I met an interesting professor in Aix earlier this spring, Joëlle Zask, who has worked on Dewey and early 20th century culture theory (she suggested the Sapir article I mentioned earlier this spring). Here I want to translate a short interview she did in 2007 with a monthly culture magazine in Marseille called Zibeline. Philosophy, as foreign readers may or may not know, is taught to all French high school (lycée) seniors, has a long political history in French education, and periodically causes controversy. Some of these stakes are apparent here.

Philosophizing in senior year???

1) The 2003 “official instructions” for the philosophy teaching program in senior year say: “Philosophy teaching in senior year… contributes to forming autonomous minds, warned of reality’s complexities and capable of putting to work a critical consciousness of the contemporary world.” What do you think of this?

These formulations pose two major problems.

First, it strikes me as shocking that a philosophy textbook should begin with a series of “official instructions.” An instruction, in the sense of a directive, is entirely contrary to the “autonomous minds” that we are told to “form.” Are we told to “force our students to be free”? Moreover, in the context of schools, “instruction” has a second dimension: we still talk about “public, obligatory, civic instruction” [in connection with public education]. But instructing is not educating. Instructing basically means shaping someone’s mind to fit the competences that the institution judges socially useful. Educating on the other hand means communicating a potential to a mind which, one day, will allow it to help define what is or isn’t valuable for its society. Yet according to the “official” declarations, we’re still on the model of instructing, in both senses of the term.
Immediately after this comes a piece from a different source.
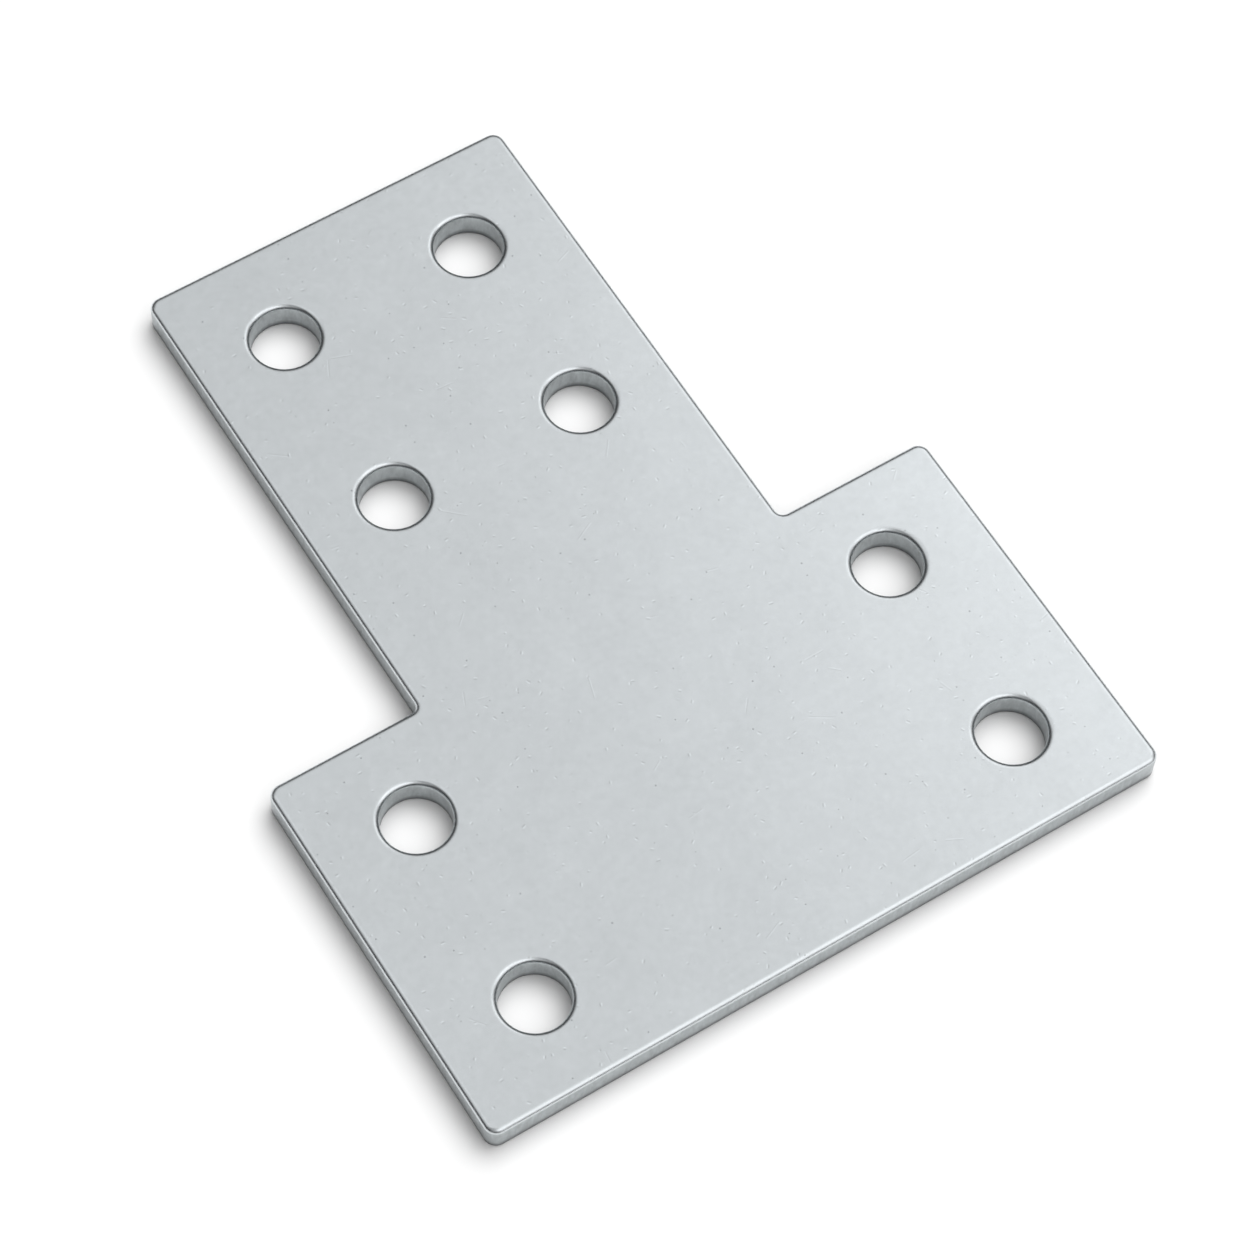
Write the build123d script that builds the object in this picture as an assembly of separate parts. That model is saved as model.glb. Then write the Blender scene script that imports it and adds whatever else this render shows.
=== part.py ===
from build123d import *
from math import isclose
import os

# T-shaped joining plate for slotted aluminium profile, punched in one piece from flat steel sheet.
#
# Lengths are in millimetres. The origin lies on the contact face, where the centreline of the
# head crosses the centreline of the stem. +X runs along the head, +Y runs up the stem, and +Z
# points from the contact face to the outer face.

# Outline: the head is the crossbar of the T, and the stem leaves it at the middle of one side.
head_length = 70.0
head_depth = 38.5
stem_width = 38.5
stem_reach = 50.0  # from the head's side to the stem's end
thickness = 3.0

# Screw holes. Each profile has two slots side by side, and its plate's holes follow them: the
# head's two rows lie over the slots of one profile, the stem's two columns over those of another.
hole_diameter = 6.6
slot_pitch = 20.0
head_column_spacing = 50.0
stem_row_spacing = 20.0
stem_end_margin = 10.0  # from the stem's end to the centres of its last row

# Rounding of the outline's corners, and of the two inner corners where the stem meets the head.
outer_corner_radius = 1.2
inner_corner_radius = 0.8

# Edges. The outer face, where the punch went in, is tumbled round at its outline and its holes.
# The contact face, where the burrs stood, has a small chamfer at each of them instead.
edge_radius = 0.45
edge_chamfer = 0.2

# Places along Y that follow from the sizes above.
head_side = head_depth / 2
stem_end = head_side + stem_reach
stem_pattern_centre = stem_end - stem_end_margin - stem_row_spacing / 2


def corner_pair(sketch, x, y):
    """The two corners of a sketch that lie at y, one on each side of the Y axis."""
    return sketch.vertices().filter_by(lambda v: isclose(abs(v.X), x) and isclose(v.Y, y))


def t_outline():
    """The outline of the plate: head and stem as one T, with every corner rounded."""
    with BuildSketch() as outline:
        Rectangle(head_length, head_depth)
        with Locations((0, head_side)):
            Rectangle(stem_width, stem_reach, align=(Align.CENTER, Align.MIN))
        fillet(corner_pair(outline, stem_width / 2, head_side), inner_corner_radius)
        fillet(corner_pair(outline, stem_width / 2, stem_end), outer_corner_radius)
        fillet(corner_pair(outline, head_length / 2, head_side), outer_corner_radius)
        fillet(corner_pair(outline, head_length / 2, -head_side), outer_corner_radius)
    return outline.sketch


def screw_holes():
    """The eight round holes: two by two in the head and two by two in the stem."""
    with BuildSketch() as holes:
        with GridLocations(head_column_spacing, slot_pitch, 2, 2):
            Circle(hole_diameter / 2)
        with Locations((0, stem_pattern_centre)):
            with GridLocations(slot_pitch, stem_row_spacing, 2, 2):
                Circle(hole_diameter / 2)
    return holes.sketch


def plate():
    """The sheet punched to its outline and holes, deburred underneath, then tumbled."""
    punched = extrude(t_outline() - screw_holes(), thickness)
    deburred = chamfer(punched.faces().sort_by(Axis.Z).first.edges(), edge_chamfer)
    return fillet(deburred.faces().sort_by(Axis.Z).last.edges(), edge_radius)


os.makedirs("parts", exist_ok=True)
export_step(plate(), "parts/joining_plate.step")
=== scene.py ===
"""Studio scene of a T-shaped joining plate for slotted aluminium profile.

The plate is one piece of steel sheet, punched, tumbled and bright zinc plated. It lies on its
contact face on a white studio floor. A large soft lamp stands to its right and a weak one to its
left. They light the floor alone: a dim room with a few soft diffusers is all that the polished
metal mirrors. Every length is in metres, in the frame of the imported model, and every angle in
degrees. Azimuths turn from +X towards +Y, except the camera's own.
"""

import logging
import math
from dataclasses import dataclass, field
from enum import Enum

import bpy
from mathutils import Matrix, Vector


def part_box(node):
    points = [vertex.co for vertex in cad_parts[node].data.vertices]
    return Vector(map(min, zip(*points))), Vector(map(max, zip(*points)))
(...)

Second, the goal proclaimed for high school philosophy teaching is completely exorbitant. I know that many people subscribe to it. But we should be astonished by the excessive disproportion between the end and the means: they have groups of thirty pupils, a very limited range of practical exercises, lecture courses, etc. And above all, it’s impossible for philosophy teachers to “form autonomous and critical minds” if the pupils haven’t been invited to be autonomous or critical since the day they arrived in the schoolhouse. Not to mention that the art of thinking isn’t reserved for philosophy. Would one be exempted from “thinking for oneself” in history, literature or physics? It must be said that the goal [of our philosophy teaching] is, in our present circumstances, pretty disconnected from these realities; and we might therefore give up on grading students’ homework against an ideal that very few people can claim to have attained. We could, at least for starters, propose simpler exercises that would be better adapted to our students’ competences (the ones “formed” by our instruction) and to our own. At the university we do all this readily enough.

2) What should be at stake in philosophy teaching? What should be its goals?

Well, I don’t want to say that there’s nothing special to expect from philosophy teaching. To my eyes, philosophy is in essence a critique of our values and an effort to demonstrate, by one method or another, the legitimacy or pertinence of the values we hold. The philosophers who we’ve read and reread over the centuries have all undertaken an examination of the values of their times. That said, these philosophers don’t play the moral purity card [la carte de bonne conscience]. They direct their critical examination at themselves, working with their own keen perceptions of the possibilities and blockages of their epoch. Today, as in the past, many people, including our official instructors, defend some values without examination and try to impose them on others. Wondering where our values come from, going over them with a fine-toothed comb and sorting them out, creating new ones, scrutinizing the motives for our adherence to them and the mechanisms that inculcate them — that’s what a reading of the philosophers can invite us to do. And that’s a truly priceless service.

Like Zask, I’ve been struck by the official rhetoric in France about teaching people to have free and critical minds, which always seems to entail, as Zask points out, the contradictory project of “making” people free, and to presuppose the unlikely premise that educational institutions know what freedom or criticality are. But I’m most interested, here, in the part of the interview that proposes a definition of what’s essential about philosophy: a critique of values.